With the cherry trees doffing their hats until next year’s flower effusion, the questionably edible crabapples are only too willing to steal away the spotlight with looks (and being in the rose family, the crabapples have them in spades). The crabby name belies the abundance of blossoms which spot the grounds with cloudy displays of ivory, fuchsia, and burgundy. And the history of crabapples at The New York Botanical Garden is equally as rich, beginning early in the Garden’s life with a planting of trees near Twin Lakes. Later, in 1930, the collection moved to its current home in the southwest section of the grounds. Placed in neat rows along Daffodil Hill, the many cultivars–rare and common alike–burst into effervescent color just after the daffodils have faded. This year’s bizarrely early spring has, of course, given us the benefit of both beauties sashaying through flirty florescence in tandem.

Not only an intense display for visitors in the spring and fall (when the fruit matures), the multitude of cultivars, heirloom varieties, and wild crabapple specimens that have been collected by the Garden over the past century further offer horticulturists an ideal opportunity to compare hardiness, disease resistance, and growing habits among the many species.

But, again, it’s no secret that crabapples are far from the first choice for a hand fruit. Unlike their larger relative, the conventional table apple (Malus domestica), most of the tiny facsimiles in the Malus genus are dense, woody, and prove violently sour. Making them palatable often means stewing the fruits and straining the pulp, then boiling the resulting juice with a heap of sugar to make a deep, ruby-red jelly or jam. This makes them a prime candidate for toast, if not something to eat right from the orchard. But as an accompaniment to more conventional crops, crabapples have some fascinating tricks on hand.

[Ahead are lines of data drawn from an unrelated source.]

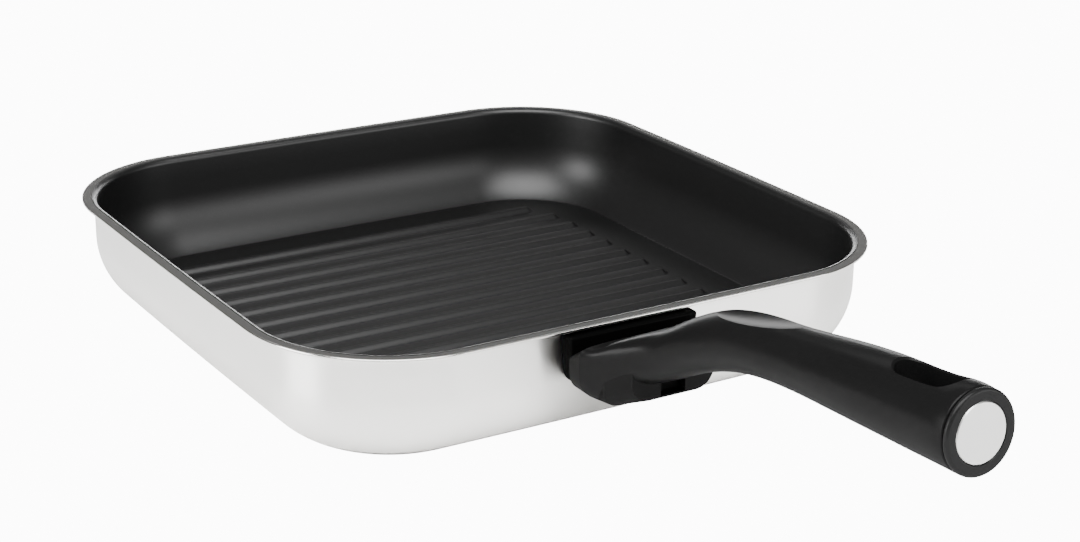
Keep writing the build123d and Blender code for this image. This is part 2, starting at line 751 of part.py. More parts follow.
# Release button: a plate in the cover's face, with two arms that reach back over the bolt's ramps
bar_front = chamber_end + slide_gap
bar_back = bar_front + button_bar
with BuildPart() as release_button:
    with BuildSketch(facing(button_face + button_plate)):
        with Locations((handle_x, button_bottom + button_height / 2)):
            Rectangle(button_width, button_height)
    extrude(amount=button_plate)
    with BuildSketch(side(handle_x)):
        with BuildLine():
            Polyline(
                (button_face, button_bottom),
                (button_face, arm_top),
                (bar_back, arm_top),
                (bar_back, button_bottom),
                close=True,
            )
        make_face()
    extrude(amount=button_width / 2, both=True)
    with BuildSketch(side(handle_x)):
        with BuildLine():
            Polyline(
                (bar_front, arm_top - arm_height),
                (bar_front, arm_top),
                (arm_start, arm_top),
                (arm_start, arm_top - arm_tip),
                (arm_start - arm_height + arm_tip, arm_top - arm_height),
                close=True,
            )
        make_face()
    extrude(amount=arm_outer_width / 2, both=True)
    with BuildSketch(Plane.XY.offset(arm_top - arm_height)):
        with Locations((handle_x, (bar_back + arm_start + overrun) / 2)):
            Rectangle(arm_inner_width, arm_start + overrun - bar_back)
    extrude(amount=arm_height, mode=Mode.SUBTRACT)

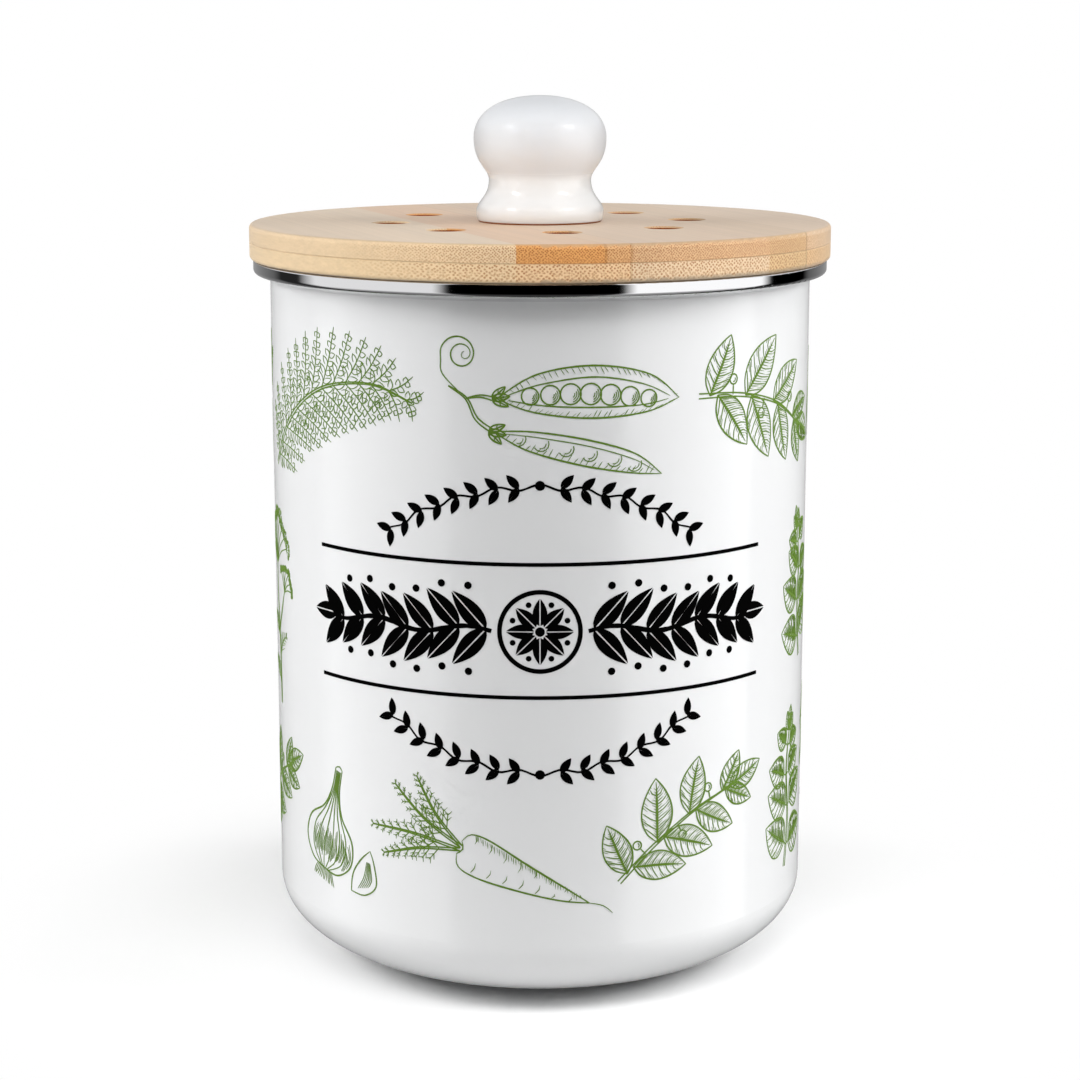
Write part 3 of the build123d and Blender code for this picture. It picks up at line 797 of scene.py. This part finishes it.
def garlic_bulb():
    """A bulb with its dry neck and roots, and one clove beside it; about 30 by 30."""
    for side in (-1, 1):
        outline = [
            (0, 0.6), (side * 5.5, 1.2), (side * 9.4, 5.6), (side * 8.6, 11.5),
            (side * 3.6, 16.5), (side * 1.5, 22), (side * 1.2, 28),
        ]
        yield pen(outline, LINE * 1.2, 0.8, 0.6)
    yield pen([(-1.2, 28), (0, 28.7), (1.2, 28)])
    for share in (-0.72, -0.42, -0.12, 0.18, 0.48, 0.76):
        rib = [
            (share * 2.5, 0.8), (share * 8.2, 4.6), (share * 8.6, 10.5),
            (share * 4.2, 16.2), (share * 1.3, 22), (share, 27.4),
        ]
        yield pen(rib, LINE * 0.9, 0.7, 0.4)
        for k in range(5):
            shift = share + 0.05 * (k + 1)
            low = hand.uniform(2.0, 4.0)
            high = low + hand.uniform(6.5, 8.5)
            fine = [(shift * 8.0, low + 1), (shift * 8.9, low + 4), (shift * 7.6, high)]
            yield pen(fine, FINE_LINE * 0.8)
    for n in range(13):
        x = -3 + 0.5 * n
        root = [(x, 0.8), (x * 1.3, -1.2), (x * 1.5 + hand.uniform(-0.5, 0.5), -2.6)]
        yield pen(root, FINE_LINE)
    yield pen([(11, 0), (15.5, 0.8), (18.4, 4.5), (16.6, 9.5), (14.6, 12.5)], LINE * 1.1)
    yield pen([(11, 0), (10.6, 4.5), (12.2, 9), (14.6, 12.5)], LINE * 1.1)
    for n in range(6):
        lean = 0.6 * n
        corners = [(13.0 + lean, 1.6 + 0.3 * n), (14.2 + lean * 0.85, 5.2), (14.2 + lean * 0.35, 9.4)]
        yield pen(corners, FINE_LINE * 0.85)


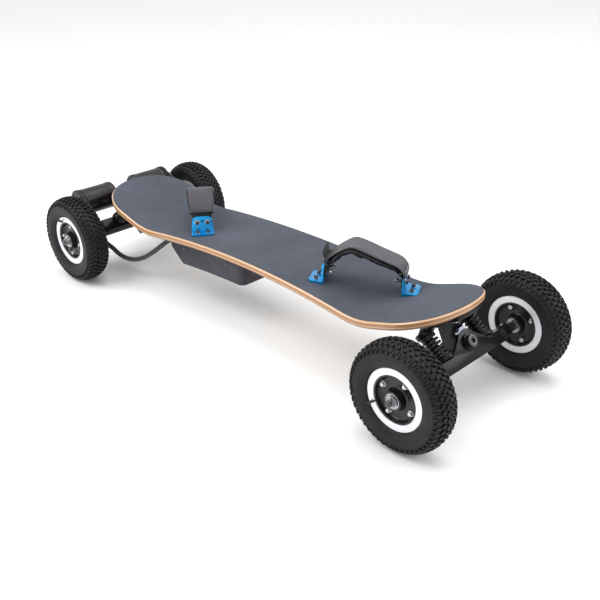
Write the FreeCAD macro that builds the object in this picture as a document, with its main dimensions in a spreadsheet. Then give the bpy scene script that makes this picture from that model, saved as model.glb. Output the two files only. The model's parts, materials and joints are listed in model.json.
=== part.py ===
"""All-terrain electric skateboard, as a parametric assembly of separate solids.

Frame: X forward along the board, Y to the left, Z up. The origin is on the ground, midway
between the axles. Units are millimetres and degrees.
"""

import FreeCAD, Part
import math
import operator
import os

import Sketcher

Vector = FreeCAD.Vector
Rotation = FreeCAD.Rotation
Placement = FreeCAD.Placement

# Driving dimensions: alias, value, meaning.
DIMENSIONS = (
    ("wheelbase", 968, "front axle to rear axle"),
    ("track", 350, "between the centre planes of the left and right wheels"),
    ("tyre_radius", 100, "outside radius of the tyre"),
    ("tyre_half_width", 28, "half of the tyre's widest section"),
    ("tyre_wall", 4, "thickness of the tyre's sidewall and crown"),
    ("tube_radius", 19, "section radius of the inner tube"),
    ("tube_wall", 1.5, "thickness of the inner tube"),
    ("ring_outer", 56.7, "outside radius of the silver rim ring"),
    ("ring_inner", 43.8, "inside radius of the silver rim ring"),
    ("ring_face", 20, "distance of a ring's face from the wheel's centre plane"),
    ("ring_plate", 2.7, "thickness of a rim ring's flange and barrel"),
    ("web_thickness", 11, "thickness of one hub half's web"),
    ("boss_length", 24, "distance of the hub boss's end from the centre plane"),
    ("hub_bolt_circle", 33, "radius of the circle of hub bolts"),
    ("hub_bolt_radius", 2.5, "shank radius of a hub bolt"),
    ("bearing_outer", 14, "outside radius of a wheel bearing"),
    ("bearing_width", 8, "width of a wheel bearing"),
    ("axle_radius", 6, "radius of an axle and of its holes"),
    ("axle_overhang", 37, "axle end beyond the wheel's centre plane"),
    ("collar_radius", 9, "outside radius of an axle spacer and nut"),
    ("fit", 0.05, "radial clearance of a running fit"),
    ("gap", 0.3, "clearance between faces that move past each other"),
    ("kingpin_rake", 35, "tilt of a steering axis from the horizontal"),
    ("kingpin_reach", 11, "kingpin head beyond its axle, along the board"),
    ("kingpin_rise", 34, "kingpin head above its axle"),
    ("kingpin_radius", 6, "shank radius of a kingpin"),
    ("kingpin_length", 64, "kingpin from under its head to its end"),
    ("barrel_radius", 11.5, "outside radius of the top truck's kingpin barrel"),
    ("hanger_plate", 10, "thickness of the hanger's end plate"),
    ("hanger_half_width", 100, "half width of the hanger's beam"),
    ("arm_reach", 128, "end of the hanger's arm from the middle"),
    ("arm_radius", 12, "radius of the hanger's arm at its root"),
    ("spring_offset", 57, "spring axis from the middle of the board"),
    ("spring_radius", 15, "outside radius of a coil spring"),
    ("base_plate", 6.5, "thickness of the base plate under a tip"),
    ("base_half_width", 36, "half width of the base plate"),
    ("base_length", 74, "length of the base plate"),
    ("deck_length", 976, "deck from tip to tip"),
    ("deck_thickness", 14, "thickness of the plywood"),
    ("deck_top", 167.3, "height of the deck's top at the middle"),
    ("deck_waist", 97.5, "half width of the deck at the middle"),
    ("deck_shoulder", 107.5, "half width of the deck where the tips start to round"),
    ("camber_radius", 2500, "radius of the deck's arched middle"),
    ("camber_half", 280, "half length of the arched middle"),
    ("bend_radius", 170, "radius of the bend where a tip turns up"),
    ("tip_angle", 18, "slope of the tips"),
    ("corner_radius", 88, "plan radius of a tip's corners"),
    ("nose_radius", 155, "plan radius of a tip's nose"),
    ("edge_bevel", 2.5, "bevel along the deck's edges"),
    ("grip_thickness", 0.8, "thickness of the grip tape"),
    ("grip_inset", 3, "grip tape's edge from the deck's edge"),
    ("box_rear", 245, "rear end of the battery box behind the middle"),
    ("box_front", 8, "front end of the battery box behind the middle"),
    ("box_half_width", 82, "half width of the battery box"),
    ("box_depth", 54, "depth of the battery box below the deck"),
    ("box_wall", 3, "wall of the battery box"),
    ("box_corner", 14, "radius of the box's front corners"),
    ("button_radius", 9, "radius of the power button"),
    ("motor_radius", 31.5, "outside radius of a motor"),
    ("motor_length", 86, "length of a motor's case"),
    ("motor_outboard", 117, "mounting face of a motor from the middle"),
    ("motor_behind", 59, "motor axis behind the rear axle"),
    ("motor_above", 57, "motor axis above the rear axle"),
    ("mount_thickness", 8, "thickness of a motor mount plate"),
    ("shaft_radius", 4, "radius of a motor shaft"),
    ("belt_pitch", 5, "pitch of the drive belt's teeth"),
    ("wheel_teeth", 62, "teeth of a wheel pulley"),
    ("motor_teeth", 15, "teeth of a motor pulley"),
    ("belt_width", 12, "width of the drive belt"),
    ("belt_thickness", 2, "thickness of the drive belt behind its teeth"),
    ("pulley_outboard", 143, "outer face of the pulleys from the middle"),
    ("pulley_width", 15, "width of the pulleys"),
    ("strap_span", 150, "between the upright ears that hold a strap"),
    ("strap_rise", 66, "strap's crest above its pivot bolts"),
    ("strap_width", 68, "width of a strap's pad"),
    ("strap_thickness", 9, "thickness of a strap's pad"),
    ("front_strap_centre", 247, "middle of the front strap from the middle of the board"),
    ("rear_strap_centre", 237, "middle of the rear strap from the middle of the board"),
    ("front_strap_turn", 29, "turn of the front strap's span from the board's length"),
    ("rear_strap_turn", 38, "turn of the rear strap's span from the board's length"),
    ("ear_height", 36, "height of a bracket's upright ear"),
    ("ear_width", 48, "width of a bracket"),
    ("ear_thickness", 4, "thickness of a bracket's plates"),
    ("foot_length", 30, "length of a bracket's foot"),
    ("foot_depth", 12, "stock under a bracket, cut back to the deck's curve"),
    ("strap_shift", 4, "middle of a strap to the left of the board's middle"),
    ("bolt_height", 23, "strap bolts above the underside of a bracket"),
    ("bolt_radius", 2.5, "shank radius of a strap bolt"),
    ("bolt_spread", 11, "a bracket's bolts from its middle"),
    ("lead_radius", 5.5, "radius of the sleeved motor lead"),
)

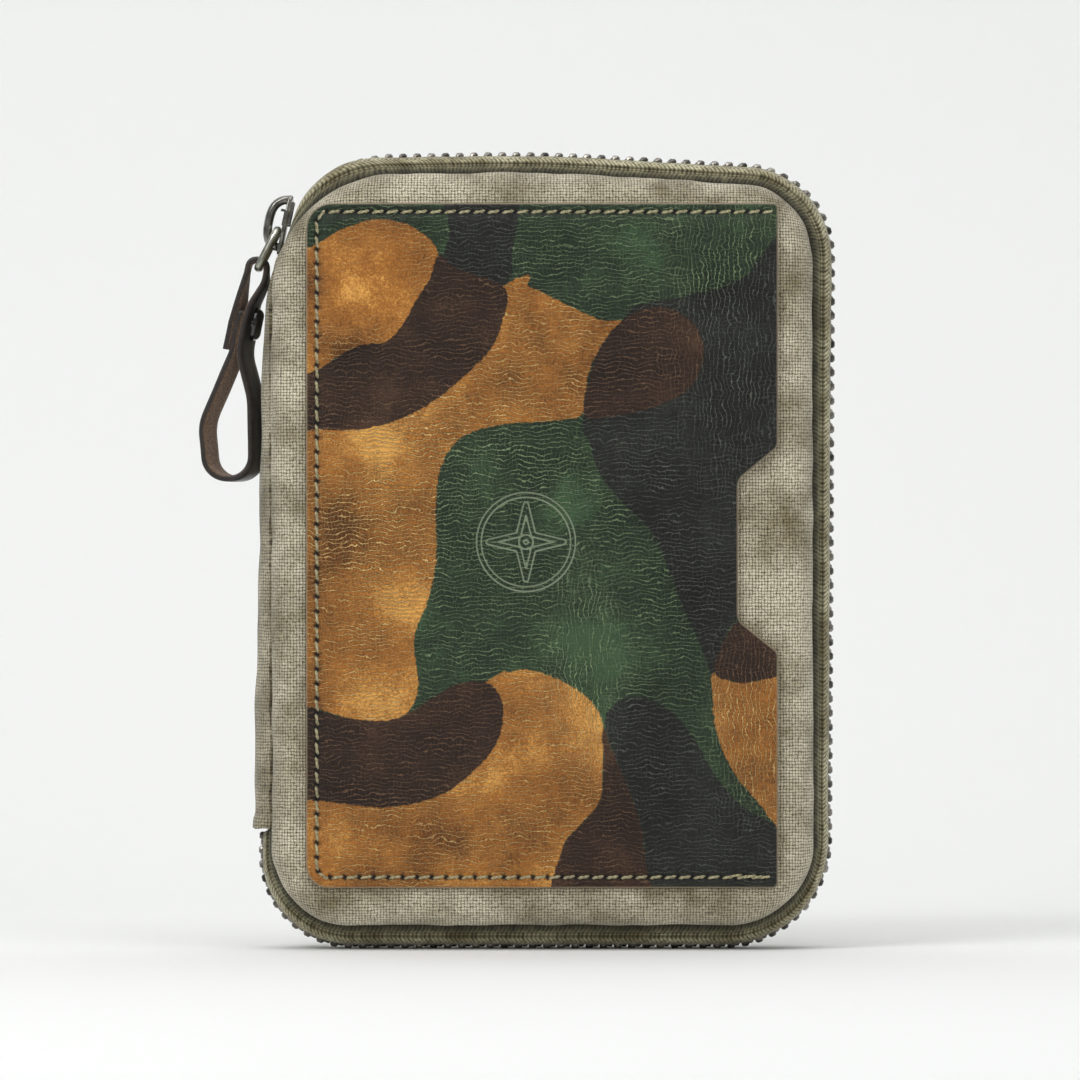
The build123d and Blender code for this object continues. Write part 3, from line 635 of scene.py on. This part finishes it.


# Soft round patches of the panel, each (amount, place of its middle, half sizes). Creases run down the
# panel in the first; the wax has crackled more or less in the second; in the third the print is made
# lighter where the amount is positive and darker where it is negative, partly for rubbing and oil and
# partly as painted light and shade, such as the light band at the top left.
UPRIGHT = [(1.0, (9, 58), (8, 20)), (1.0, (38, 125), (14, 34)), (1.0, (42, 45), (9, 20))]
CRACKLED = [(0.7, (9, 60), (9, 16)), (0.45, (-30, 85), (16, 22)), (0.45, (36, 130), (12, 22)),
            (0.35, (-5, 100), (22, 10)), (0.3, (40, 40), (8, 16)), (-0.56, (-34, 134), (15, 15)),
            (-0.2, (30, 20), (18, 12))]
WEAR_AND_PAINTED_LIGHT = [(0.10, (-33, 131), (16, 4)), (-0.04, (-34, 134), (15, 15)), (-0.13, (-40, 121), (9, 5)),
          (-0.10, (-38, 146), (18, 4)), (-0.08, (-40, 78), (12, 26)), (-0.15, (0, 119), (15, 11)),
          (0.10, (10, 60), (8, 16)), (-0.09, (-24, 22), (24, 12)), (-0.05, (34, 86), (14, 30))]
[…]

The average draw of the crabapple’s fruit may be one reserved for those willing to prepare it properly, but for farmers–especially those with apple orchards in the north–these trees can be a boon to each year’s harvest. Their natural virility (they produce copious amounts of pollen) combined with the ability to freely hybridize with conventional apples makes them perfect pollenizers (not to be confused with pollinators, such as honeybees and hummingbirds). Growers commonly place one crabapple tree for every six or seven apple trees, often to compensate for crop cultivars which don’t produce enough pollen on their own to reliably ensure a successful harvest. Bees and other pollinators will then ferry the crabapple pollen between other trees in the orchard. As a further benefit, the hardier crabapples–the Siberian crab, for one–make for useful rootstocks when grafted with conventional apple trees. They then pass on their beneficial traits to the scion plant, allowing farms to harvest healthy crops of apples even at the northern fringes of their recommended growing regions.

Of course, we’re not doing any picking at the NYBG. We prefer to enjoy our crabapples not for their namesake, but for the plush explosions of flowers that clothe their branches. The bright autumn fruit is just a bonus.

Be sure to get here while they’re flaunting their spring regalia!

Comments

Sue Leffler said:

Dear Matt,
I’ve only recently become a subscriber, and just read your most informative and interesting essay on crabapple trees: their beauty and multiple uses.

Thank you so much for the gorgeous photos and eye-opening articles that help make Morning Eye Candy and PlantTalk the amazing blog it is!